I’m also a very attractive dude (not to be cocky) but my face is well balanced between feminine and masculine, I have long locs as well so I’ve also come to realize that a lot of people (specifically men I guess i could say) project their own sexual desires and thoughts onto me. At school my friends would tell me that people would ask if I’m gay or not but it would be for stupid reasons most of the time to where i just realized that those thoughts were just projections of what they’re thinking. My outfits are very aesthetic and sometimes justadds to my pretty/handsome face . I do have some feminine qualities about me that I’ve come to love myself for and others have told me that I do have a feminine/masculine aura about me that I’ve come to accept. I think people who just expect certain standards for how men should act are the main ones who tend to judge me and call me gay. I’ve you’re not emotionless or extremely masculine every second then society will view you as gay.
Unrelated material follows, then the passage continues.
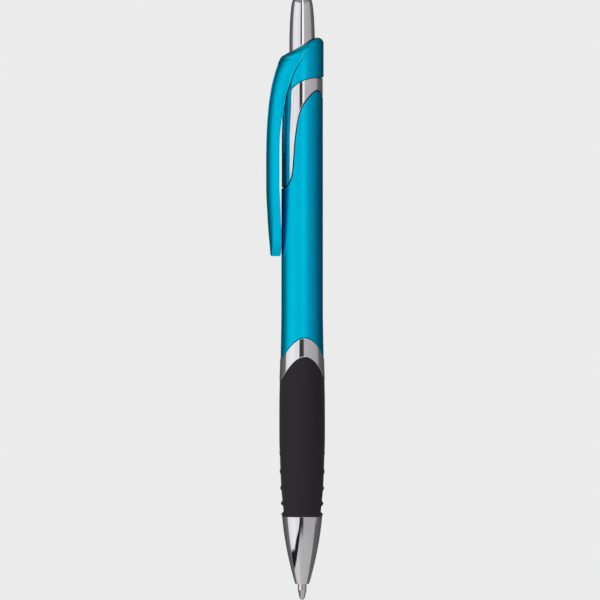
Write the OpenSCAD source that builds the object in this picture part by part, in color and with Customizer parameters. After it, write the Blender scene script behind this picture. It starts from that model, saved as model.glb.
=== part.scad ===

Another things, my body weight was always an insecurity of mines, I’ve come to love myself the way I am and workout daily to improve my body psychic and gain more muscles. I was a skinny kid growing up and looking back at myself I wasn’t as skinny as I may make it seem or let people make me feel like but that played a part in why I would feel like I wasn’t manly enough around other dudes or not sexually attracted to females, let alone being called gay. Now I’m July of 2024 I’ve improved a lot of that I can say that I don’t get those negative thoughts about myself or my weight like I used to, I wouldn’t say it’s completely gone just yet tho. I still workout and I’m trusting my process on the way.

I can relate somewhat. I suffer from PE and have probably never felt manly enough and declined the many hook up opportunities I had when I was younger. Therefore even girls thought I was gay as they told me. But I knew if I asked them to come over or the other way around they would disappointed as were the many girlfriends I had.

Now I am 27 and finally fighting PE.